Navy SEAL Logan Starke's protective instincts were locked and loaded the moment he met Cady at the ship's bar. When a violent struggle to take down her captors leaves Logan and Cady stranded on a deserted island, he leaps into rescue mode. But the hot sand and the even hotter attraction between them can't be denied…and temptation could be the deadliest threat yet.
This book is like The Blue Lagoon…but different.
Susan Cliff’s Stranded with the Navy SEAL is a satisfying and ever-entertaining castaway novel that’s a bit lighter on the “suspense” bit of romantic suspense. (This is good, by the way—I appreciated that the romance was given more time to develop than any mystery plots, which is a frequent complaint I have with romantic suspense in general.)
I’ve never read a romance where the characters spend the majority of the book stranded on a deserted island, so that was a new and exciting adventure for me.

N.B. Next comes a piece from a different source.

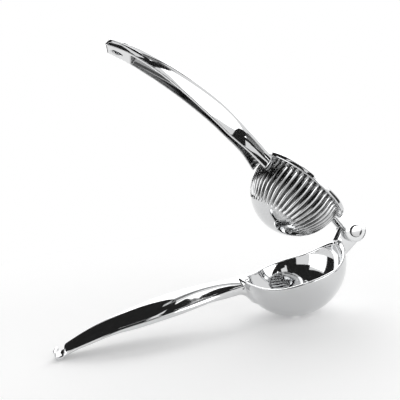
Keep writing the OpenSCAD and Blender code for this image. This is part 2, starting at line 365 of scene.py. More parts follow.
def arch(side, up, half, height, square):
    """Distance to a half arch; square is 2 for an ellipse and more for flatter flanks."""
    u, v = side / half, up / height
    ring = (u ** square + v ** square) ** (1 / square) + 1e-6
    slope = np.hypot(u ** (square - 1) / half, v ** (square - 1) / height) * ring ** (1 - square)
    return (ring - 1) / np.maximum(slope, 0.5 / half)


def parabola(side, up, half, height, reach=np.inf):
    """Distance to a parabolic crown with its feet at half, level past reach times half."""
    over = up - height * (1 - np.minimum(side / half, reach) ** 2)
    return over / np.sqrt(1 + (2 * height * side / half ** 2) ** 2)


def handle_shell(side, z, half, edge, crown, skirt, wall, roof, square):
    """Outside of a handle, and the channel inside it that is open underneath.

    square 0 gives a parabolic crown with a crease along each side, otherwise it is an arch.
    """
    inner = half - wall
    up = z - edge
    lift = np.maximum(up + skirt, 0.0)
    rise = np.maximum(0.1, (crown - wall - edge + skirt) * roof)
    if square:
        shell = arch(side, np.maximum(up, 0.0), half, crown - edge, square)
        hollow = arch(side, lift, inner, rise, square)
    else:
        shell = common(parabola(side, up, half, crown - edge), side - half, 0.9)
        hollow = common(parabola(side, lift, inner, rise, 1.2), side - inner, 0.8)
    return common(shell, edge - skirt - z, 0.7), hollow


def near_wall(distance):
    """1 up to 0.3 mm from the wall of a hollow, 0 from 0.9 mm, and a soft step between."""
    reach, step = 0.9, 0.6
    return ease((reach - np.abs(distance)) / step)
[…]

I could tell that Cliff paid attention to detail and tried to be accurate to the local flora and fauna, as well as the realistic capabilities of the characters. The relationship between them develops fast because of the charged situation, but it felt natural and believable.
However, the male protagonist, Logan Nathaniel Starke (he sometimes refers to himself using his full name like a weirdo), was a bit of a ‘roided-up he-man. I think he does grow but sometimes he was a bit much. Like when he finds out that Cady has been having sexual fantasies about him, he’s absolutely gobsmacked, because he thought “women never had such explicit thoughts about men” and it’s like…BOY. Women watch porn, too.
All this aside, I really liked Stranded with the Navy SEAL. The book is well-written, the romance develops nicely, and I had fun with it overall.